• _REQUIRED WORK_
State only the count of lines in the listing below that hold "materials".

• _DATA EXTRACT_
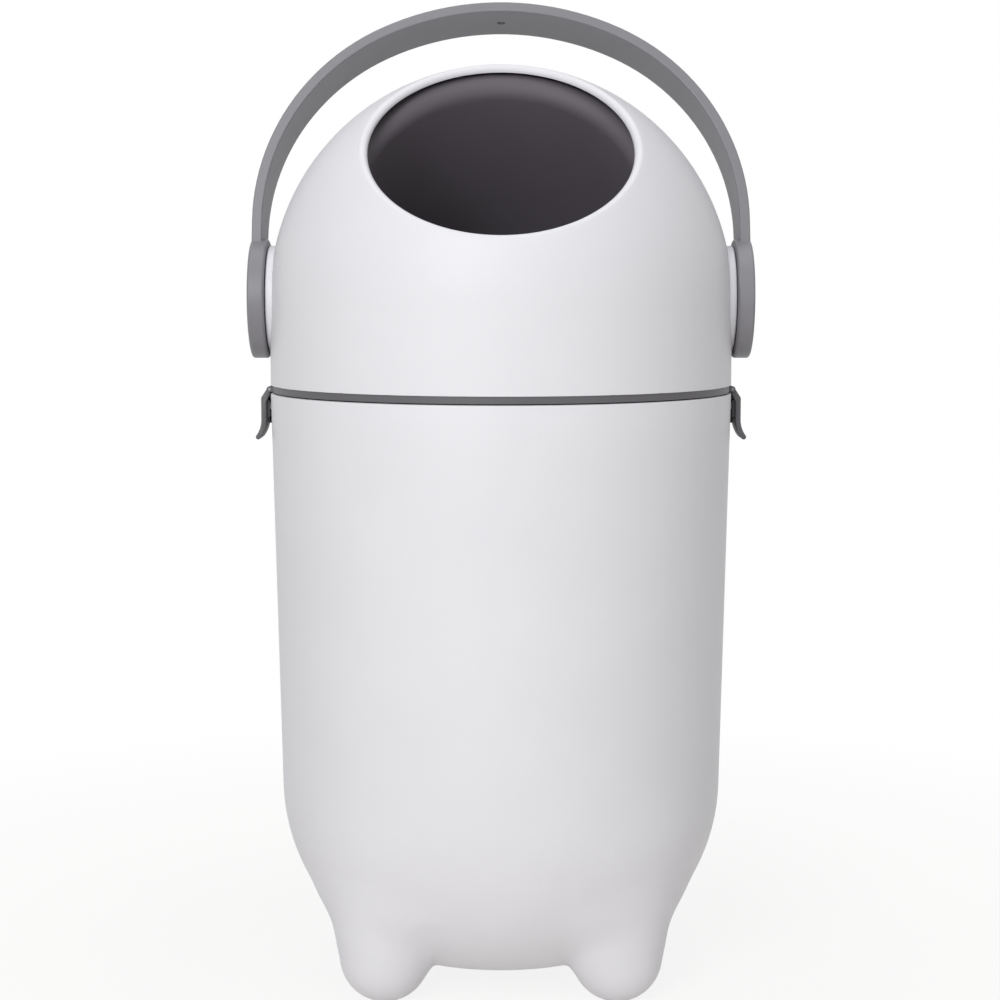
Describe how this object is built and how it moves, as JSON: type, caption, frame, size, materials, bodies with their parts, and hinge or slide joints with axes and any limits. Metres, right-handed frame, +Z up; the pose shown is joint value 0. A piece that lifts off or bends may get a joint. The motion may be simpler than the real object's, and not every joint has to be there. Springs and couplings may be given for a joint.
{
  "type": "nappy bin",
  "caption": "Free-standing bin for used nappies, with a domed head, a tilting drum turned by a hoop handle, and side latches.",
  "frame": {"origin": "middle of the floor under the bin, where the feet stand", "axes": "+Z up, -Y towards the front with the opening, +X towards the right-hand hub of the handle"},
  "size_m": [0.302, 0.28, 0.5962],
  "materials": {
    "shell_white": "satin moulded",
    "trim_grey": "satin moulded",
    "drum_grey": "satin moulded",
    "bush_plastic": "natural",
    "seal_rubber": "matte",
    "steel": "zinc plated"
  },
  "bodies": {
    "bin": {"bin_shell": "shell_white"},
    "head": {"dome_shell": "shell_white", "base_ring": "trim_grey", "ring_screws": "steel", "rim_gasket": "seal_rubber", "opening_seal": "seal_rubber", "bush_left": "bush_plastic", "bush_right": "bush_plastic", "latch_pin_left": "steel", "latch_pin_right": "steel"},
    "drum": {"drum_front": "drum_grey", "drum_rear": "drum_grey", "axle_left": "trim_grey", "axle_right": "trim_grey", "handle": "trim_grey", "hub_screw_left": "steel", "hub_screw_right": "steel", "hub_cap_left": "trim_grey", "hub_cap_right": "trim_grey"},
    "left_latch": {"latch_left": "trim_grey"},
    "right_latch": {"latch_right": "trim_grey"}
  },
  "joints": [
    {"name": "head_lift", "type": "slide", "parent": "bin", "child": "head", "axis": [0, 0, 1], "range_m": [0, 0.18]},
    {"name": "handle_swing", "type": "hinge", "parent": "head", "child": "drum", "pos_m": [0, 0, 0.415], "axis": [1, 0, 0], "range_deg": [0, 130]},
    {"name": "left_latch_swing", "type": "hinge", "parent": "head", "child": "left_latch", "pos_m": [-0.14, 0, 0.36075], "axis": [0, 1, 0], "range_deg": [0, 75]},
    {"name": "right_latch_swing", "type": "hinge", "parent": "head", "child": "right_latch", "pos_m": [0.14, 0, 0.36075], "axis": [0, -1, 0], "range_deg": [0, 75]}
  ]
}
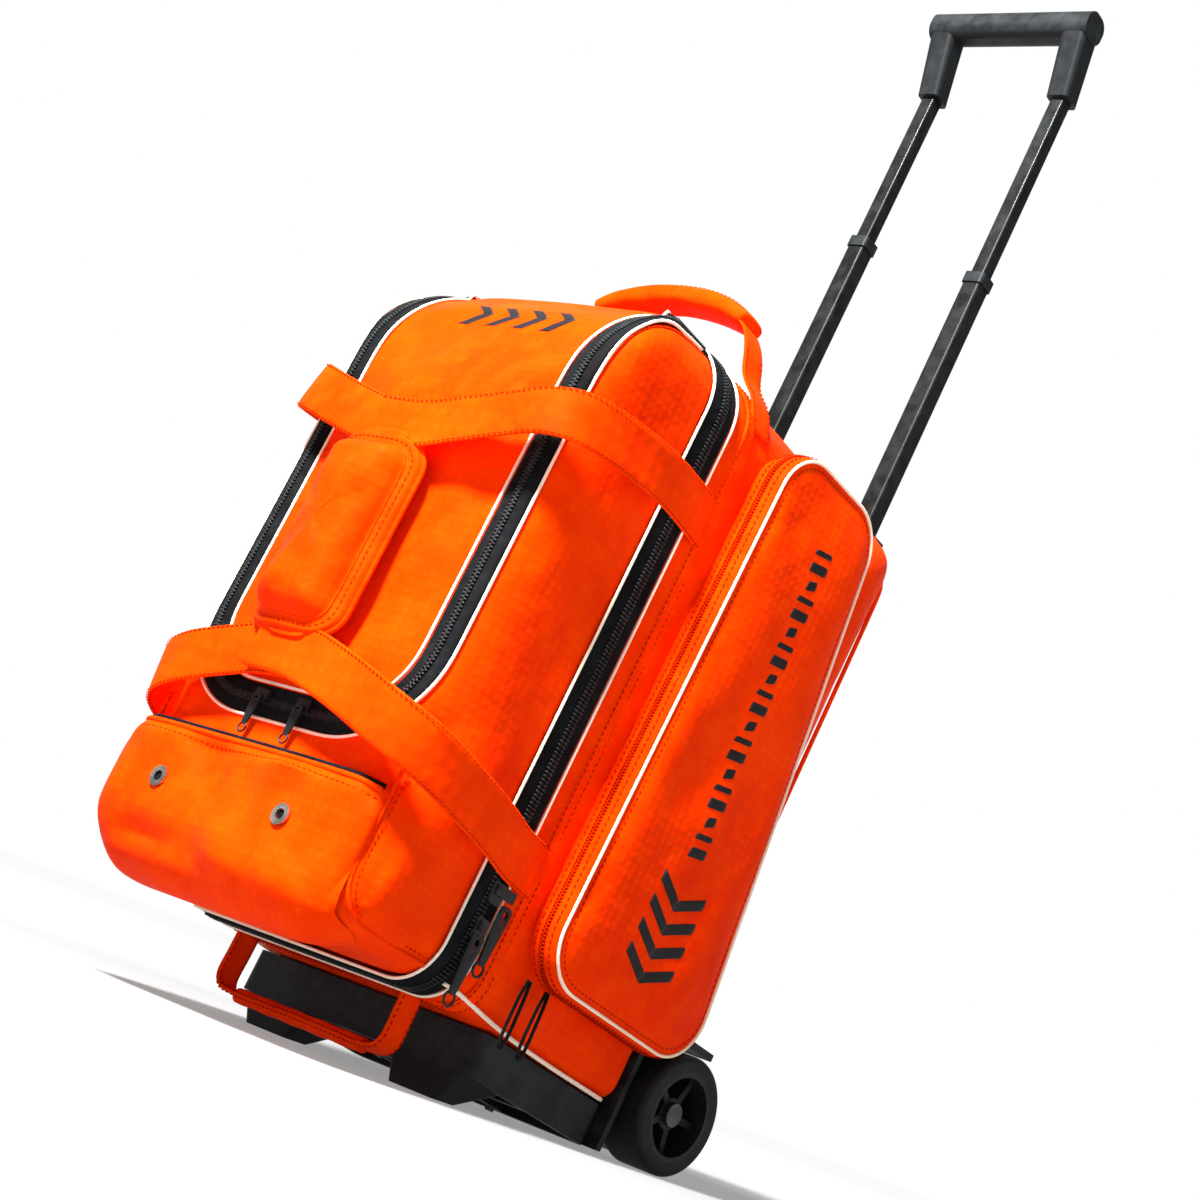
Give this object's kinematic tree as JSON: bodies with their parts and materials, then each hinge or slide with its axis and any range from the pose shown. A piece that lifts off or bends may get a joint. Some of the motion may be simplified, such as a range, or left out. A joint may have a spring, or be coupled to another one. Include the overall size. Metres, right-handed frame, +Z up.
{
  "type": "bowling ball bag",
  "caption": "Upright roller bag for two bowling balls: zipped ball tub, hinged shoe case, side pocket, carrying loops and a telescopic trolley handle on wheels.",
  "frame": {"origin": "on the floor, under the middle of the bag's bounding box", "axes": "+Z up, +Y towards the trolley tubes and wheels, +X towards the side pocket; the bag leans back 8 degrees in this frame, as it does when it stands on its feet and wheels"},
  "size_m": [0.2881, 0.5144, 0.9567],
  "materials": {
    "shell_fabric": "coated orange polyester weave",
    "webbing": "orange woven webbing",
    "lining_fabric": "black lining cloth",
    "zip_tape": "black coil zip and tape",
    "zip_metal": "black painted die cast metal",
    "pull_cord": "black braided cord",
    "eyelet_metal": "plated eyelet",
    "black_plastic": "moulded, lightly textured",
    "tyre_rubber": "moulded polyurethane tread",
    "tube_paint": "black powder coat",
    "steel": "zinc plated",
    "board": "pressed board",
    "foam": "closed cell foam"
  },
  "bodies": {
    "bag": {"axle": "steel", "axle_cap_left": "steel", "axle_cap_right": "steel", "base_tray": "black_plastic", "bottom_handle_anchors": "webbing", "frame_board": "board", "front_foot_left": "black_plastic", "front_foot_right": "black_plastic", "lower_ball_cradle": "foam", "main_slider_lower": "zip_metal", "main_slider_upper": "zip_metal", "main_zip_tub_tape": "zip_tape", "outer_tube_left": "tube_paint", "outer_tube_right": "tube_paint", "side_pocket_gusset": "shell_fabric", "top_handle_anchors": "webbing", "tray_screws": "steel", "tub_shell": "shell_fabric", "tube_bezel_left": "black_plastic", "tube_bezel_right": "black_plastic", "upper_ball_cradle": "foam", "wheel_housing_left": "black_plastic", "wheel_housing_right": "black_plastic"},
    "handle_stage": {"grip": "black_plastic", "upper_tube_left": "tube_paint", "upper_tube_right": "tube_paint"},
    "middle_stage_left": {"middle_tube_left": "tube_paint", "middle_collar_left": "black_plastic"},
    "middle_stage_right": {"middle_tube_right": "tube_paint", "middle_collar_right": "black_plastic"},
    "wheel_left": {"tyre_left": "tyre_rubber", "hub_left": "black_plastic"},
    "wheel_right": {"tyre_right": "tyre_rubber", "hub_right": "black_plastic"},
    "front_case": {"case_shell": "shell_fabric", "shoe_lid": "shell_fabric", "case_divider": "lining_fabric", "lid_zip": "zip_tape", "toe_pocket": "shell_fabric", "eyelets": "eyelet_metal", "main_zip_case_tape": "zip_tape", "lid_slider_left": "zip_metal", "lid_slider_right": "zip_metal"},
    "right_handle": {"tote_strap_right": "webbing", "handle_wrap": "shell_fabric"},
    "left_handle": {"tote_strap_left": "webbing"},
    "top_handle": {"top_handle_pad": "shell_fabric", "top_handle_webbing": "webbing"},
    "bottom_loop": {"bottom_handle": "webbing"},
    "pocket_cover": {"side_pocket_cover": "shell_fabric"},
    "main_pull_upper_tab": {"main_pull_upper": "zip_metal"},
    "main_pull_lower_tab": {"main_pull_lower": "zip_metal"},
    "lid_pull_left_tab": {"lid_pull_left": "pull_cord"},
    "lid_pull_right_tab": {"lid_pull_right": "pull_cord"},
    "side_pull_front_loop": {"side_zip_pull_front": "pull_cord"},
    "side_pull_rear_loop": {"side_zip_pull_rear": "pull_cord"}
  },
  "joints": [
    {"name": "handle_slide", "type": "slide", "parent": "bag", "child": "handle_stage", "axis": [0, 0.1392, 0.9903], "range_m": [-0.385, 0]},
    {"name": "middle_left_slide", "type": "slide", "parent": "bag", "child": "middle_stage_left", "axis": [0, 0.1392, 0.9903], "range_m": [-0.25, 0]},
    {"name": "middle_right_slide", "type": "slide", "parent": "bag", "child": "middle_stage_right", "axis": [0, 0.1392, 0.9903], "range_m": [-0.2225, 0]},
    {"name": "wheel_left_spin", "type": "hinge", "parent": "bag", "child": "wheel_left", "pos_m": [-0.005, 0.12603, 0.0415], "axis": [1, 0, 0], "continuous": true},
    {"name": "wheel_right_spin", "type": "hinge", "parent": "bag", "child": "wheel_right", "pos_m": [-0.005, 0.12603, 0.0415], "axis": [1, 0, 0], "continuous": true},
    {"name": "case_door", "type": "hinge", "parent": "bag", "child": "front_case", "pos_m": [-0.1285, -0.09701, 0.28674], "axis": [0, 0.1392, 0.9903], "range_deg": [-60, 0]},
    {"name": "right_handle_swing", "type": "hinge", "parent": "bag", "child": "right_handle", "pos_m": [0.1235, -0.07295, 0.27831], "axis": [0, 0.1392, 0.9903], "range_deg": [0, 102]},
    {"name": "left_handle_swing", "type": "hinge", "parent": "bag", "child": "left_handle", "pos_m": [-0.1335, -0.07295, 0.27831], "axis": [0, 0.1392, 0.9903], "range_deg": [-60, 0]},
    {"name": "top_handle_swing", "type": "hinge", "parent": "bag", "child": "top_handle", "pos_m": [-0.005, -0.01793, 0.52606], "axis": [1, 0, 0], "range_deg": [-60, 60]},
    {"name": "bottom_loop_swing", "type": "hinge", "parent": "bag", "child": "bottom_loop", "pos_m": [-0.005, -0.10649, 0.03965], "axis": [1, 0, 0], "range_deg": [-70, 45]},
    {"name": "pocket_cover_swing", "type": "hinge", "parent": "bag", "child": "pocket_cover", "pos_m": [0.141, 0.09805, 0.06948], "axis": [0, 0.0027, 1], "range_deg": [0, 75]},
    {"name": "main_pull_upper_swing", "type": "hinge", "parent": "bag", "child": "main_pull_upper_tab", "pos_m": [0.1237, -0.10357, 0.12508], "axis": [0, -0.9903, 0.1392], "range_deg": [0, 100]},
    {"name": "main_pull_lower_swing", "type": "hinge", "parent": "bag", "child": "main_pull_lower_tab", "pos_m": [0.1237, -0.1188, 0.10298], "axis": [0, -0.9903, 0.1392], "range_deg": [0, 100]},
    {"name": "lid_pull_left_swing", "type": "hinge", "parent": "front_case", "child": "lid_pull_left_tab", "pos_m": [-0.025, -0.22463, 0.19561], "axis": [-1, 0, 0], "range_deg": [0, 85]},
    {"name": "lid_pull_right_swing", "type": "hinge", "parent": "front_case", "child": "lid_pull_right_tab", "pos_m": [0.015, -0.22463, 0.19561], "axis": [-1, 0, 0], "range_deg": [0, 85]},
    {"name": "side_pull_front_swing", "type": "hinge", "parent": "bag", "child": "side_pull_front_loop", "pos_m": [0.1274, -0.06531, 0.0884], "axis": [0, -0.9903, 0.1392], "range_deg": [0, 80]},
    {"name": "side_pull_rear_swing", "type": "hinge", "parent": "bag", "child": "side_pull_rear_loop", "pos_m": [0.1274, -0.0455, 0.08561], "axis": [0, -0.9903, 0.1392], "range_deg": [0, 80]}
  ],
  "couplings": [
    {"joint": "middle_left_slide", "follows": "handle_slide", "ratio": 0.6397},
    {"joint": "middle_right_slide", "follows": "handle_slide", "ratio": 0.5705},
    {"joint": "right_handle_swing", "follows": "case_door", "ratio": -1.7},
    {"joint": "left_handle_swing", "follows": "case_door", "ratio": 1}
  ]
}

• _TASK ANSWER_
4